Si le changement climatique semble de moins en moins inquiéter, la cause en revient bien sûr à sa banalisation. Mais aussi, il faut bien l’avouer, à notre regain d’optimisme. Combien de crises en effet l’humanité n’aura traversées tout au long de son histoire, avec toujours cette extraordinaire faculté de se relever et de repartir de plus bel. En atteste encore celle de la Covid qui, si elle aura emporté nombre de nos proches – sans avoir réellement d’ailleurs arrêté de sévir –, n’est, dans l’esprit de beaucoup, déjà plus qu’un souvenir. Aussi, pourquoi devrait-il en être autrement de la crise climatique ?
D’autant, et nous en sommes persuadés, que notre incommensurable intelligence finira bien par trouver une issue. Et qui dit intelligence, dit aussi technologies. C’est un fait : nous sommes quasiment tous convaincus que nos têtes pensantes viendront à la rescousse de cette nouvelle menace planétaire. Que nous n’aurons pas besoin de revoir notre sacro-saint modèle économique, pas plus que de consentir à quelconque sacrifice. Bref, tout va très bien, et tout ira toujours très bien. Nous en sommes sûrs : les technologies nous sauveront !
Et si… Et si, finalement, c’était plutôt l’inverse. Et si nos technologies venaient au contraire aggraver le problème ? C’est en tout cas ce que sous-tendent les derniers chiffres, statistiques et autres estimations. Du moins au sens large du terme. Autrement dit non pas la minorité des innovations technologiques permettant de réduire notre impact carbone, mais l’immense majorité de celles destinées à alimenter le marché, et donc à doper la croissance. Bref, tous ces objets et services numériques du quotidien dont nous ne pouvons aujourd’hui plus nous passer. Différentes études corroborent d’ailleurs un fait indéniable : sur le plan global, le secteur du numérique génère davantage de gaz à effet de serre que l’industrie aérienne.
Surfer sur Internet, poster une photo sur Facebook, envoyer un message Whatsapp ou regarder un film sur Netflix a en effet un coût. Pire : l’empreinte carbone existe toujours même en étant inactifs, puisque les principaux services que nous utilisons sont centralisés sur d’immenses (et très polluants) serveurs. Car oui, l’empreinte carbone du numérique va bien au-delà des émissions de gaz à effet de serre liées à notre utilisation directe. A cela, l’on devrait également ajouter à liste de cette pollution numérique la fabrication de nos équipements électroniques – exponentielles, ces produits étant en effet de plus en plus limités dans le temps (nous changeons notre portable en moyenne tous les deux ans) –, l’acheminement de ces mêmes produits, leur utilisation et, bien entendu, l’entretien des réseaux permettant le transit de données. Sans compter qu’arrivés en fin de vie, nombre de composants ne peuvent être recyclés.

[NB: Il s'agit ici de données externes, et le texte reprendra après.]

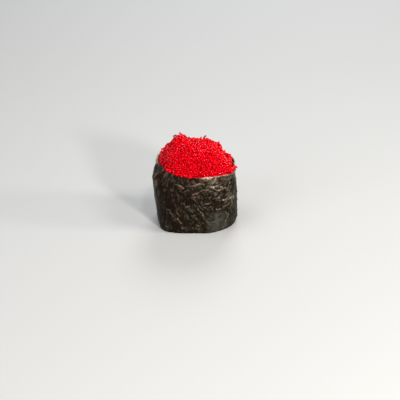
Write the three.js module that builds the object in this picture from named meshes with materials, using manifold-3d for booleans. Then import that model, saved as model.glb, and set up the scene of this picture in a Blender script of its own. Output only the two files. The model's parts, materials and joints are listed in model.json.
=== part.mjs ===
// Gunkan sushi: an oval block of pressed rice inside an upright band of nori, heaped with small red fish roe.
// Millimetres, +Z up. +X runs along the length and -Y is the front. The origin is the bottom centre of the whole.
import * as THREE from "three";
import Module from "manifold-3d";
import { ConvexHull } from "three/addons/math/ConvexHull.js";
import { mergeVertices } from "three/addons/utils/BufferGeometryUtils.js";

const { degToRad, lerp, seededRandom, smoothstep } = THREE.MathUtils;
const TURN = 2 * Math.PI;

// Driving dimensions of the band.
const HALF_LENGTH = 20.1;
const HALF_WIDTH = 16.8;
const RIGHT_POWER = 2.7; // of the oval: 2 is an ellipse, more is boxier
const LEFT_POWER = 3.6;
const NORI_HEIGHT = 31.5;
const NORI_THICKNESS = 0.5;
const LAYER_GAP = 0.15;
const AXIS_AT_FLOOR = 1.2; // the whole leans to the left on its way up
const AXIS_LEAN = -0.06;

// The strip is wound counter-clockwise from its hidden inner end at the back to its free end at the front left.
const COLUMNS_PER_TURN = 58;
const STRIP_COLUMNS = 73;
const STRIP_ROWS = 12;
const FREE_END = degToRad(227);
const STRIP_SWEEP = (STRIP_COLUMNS / COLUMNS_PER_TURN) * TURN;
const LAP_RAMP = degToRad(24);

// The band flares a little at the front left, and above that its top is pinched in over the roe.
const FLARE = 1.3;
const FLARE_FROM = 10;
const FLARE_AT = degToRad(205);
const FLARE_SPREAD = degToRad(28);
const PINCH = 4.4;
const PINCH_FROM = 26.5;
const PINCH_AT = degToRad(204);
const PINCH_SPREAD = degToRad(30);
// Its foot is drawn in at the front right.
const TUCK = 1.9;
const TUCK_BELOW = 14;
const TUCK_AT = degToRad(322);
const TUCK_SPREAD = degToRad(25);
// The rim dips where the band is pinched and rises beside the free end of the strip.
const RIM_DIP = 1.2;
const RIM_DIP_AT = degToRad(188);
const RIM_RISE = 0.8;
const RIM_RISE_AT = degToRad(226);
const RIM_SPREAD = degToRad(18);
const RIM_WAVE = 0.2;

// Rice.
const RICE_TOP = 21.5;
const RICE_CLEARANCE = 0.5;
const RICE_HOLLOW = 0.7; // from the plate up to the core that the lowest grains are set in
const RICE_SEGMENTS = 40;
const GRAIN_LENGTH = 6.6;
const GRAIN_THICKNESS = 3.0;
const GRAIN_RINGS = 6;

// Roe.
const ROE_CLEARANCE = 0.6;
const LEFT_CLEARANCE = 1.2;
const LEFT_SPREAD = degToRad(40);
const ROE_GAP = 0.35;
const ROE_RIM_POINTS = 60;
const ROE_SIDE_POINTS = 40;
const EGG_DIAMETER = 1.05;
const EGG_SPACING = 1.12;
const EGG_TRIES = 40000;
const EGG_PEAK = 0.24;
const EGG_VALLEY = 0.3;
const DOME_HEIGHT = 12.2;
const DOME_POWER = 2.4;
const DOME_SLOPE = 0.62; // less makes the sides of the dome steeper
const EDGE_DROP = 0.3;
const STEEP_SLOPE = 0.42;
const STEEP_AT = degToRad(188);
const STEEP_SPREAD = degToRad(45);
// Each lump raises or lowers the dome round a point: x, y, height and the reach along x and y.
const LUMPS = [
  { x: -8.2, y: 2.5, height: 3.3, reachX: 3.5, reachY: 6.5 },
  { x: -15.0, y: 2.0, height: 0.7, reachX: 3.0, reachY: 5.5 },
  { x: 1.2, y: 3.0, height: -0.2, reachX: 2.2, reachY: 5.0 },
  { x: 5.2, y: 2.5, height: 0.6, reachX: 2.4, reachY: 4.5 },
  { x: 10.8, y: 3.0, height: -0.7, reachX: 3.4, reachY: 6.0 },
  { x: 15.6, y: 3.0, height: -2.8, reachX: 1.9, reachY: 6.5 },
  { x: 18.2, y: 0.0, height: 1.0, reachX: 1.5, reachY: 2.6 },
  { x: -7.5, y: -9.5, height: -0.9, reachX: 3.0, reachY: 2.4 },
];
// Single eggs that sit proud of the heap's crest: x and y.
const CREST_EGGS = [
  [-13.4, 3.0], [-10.6, 4.0], [-8.1, 4.4], [-5.0, 4.6], [-3.2, 4.6],
  [-1.9, 4.9], [0.8, 5.0], [4.8, 4.8], [8.6, 4.6], [12.0, 4.0],
];
// Rows of eggs that spill from the heap across the rim: from and to as x, y and height above the band, and how many.
const SPILL = [
  { from: [17.2, -3.0, 1.7], to: [21.2, -4.2, 0.9], count: 7 },
  { from: [17.2, -3.9, 1.5], to: [21.2, -4.9, 0.6], count: 7 },
  { from: [17.4, -3.3, 2.3], to: [20.6, -4.4, 1.4], count: 6 },
  { from: [-2.4, -14.4, 1.5], to: [-2.5, -17.0, 1.1], count: 5 },
];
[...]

Et ce constat ne vaut pas que pour le numérique, car à cette importante source de pollution nous devons ajouter toutes les autres, générées par nos télévisions, nos jeux vidéo, nos équipements hi-tech (frigos, chaînes hi-fi, etc.). Et qui sont autant de sources d’émissions de gaz à effet de serre, tout au moins au niveau des usines et des chaînes de transport. Or, le problème, c’est que même si les constructeurs misent aujourd’hui davantage sur des modes de production plus « eco-friendly », le marché explose, avec pour résultat de voir réduits à peau de chagrin le peu d’efforts consentis sur le plan environnemental.
Au final, les experts s’accordent à dire que si nous continuons sur cette voie, téléphones, ordinateurs, télévisions et autres centres de données contribueront, d’ici à peine 25 ans, à pas moins de 40% des émissions mondiales de gaz à effet de serre, contre dix fois moins aujourd’hui. Passant ainsi de trois gigatonnes d’équivalent CO2 par an actuellement à plusieurs dizaines. De fait, pour rester dans les clous, notamment de l’Accord de Paris, rien que le secteur du numérique devrait réduire son empreinte carbone de 42%… d’ici 2030. Ce qui, au vu du nombre d’appareils en circulation et de notre dépendance à ces technologies, est tout bonnement impensable. Autant dire qu’à moins la consommation électrique soit rapidement assurée par des énergies vertes, nous sommes de ce côté-là aussi mal embarqués.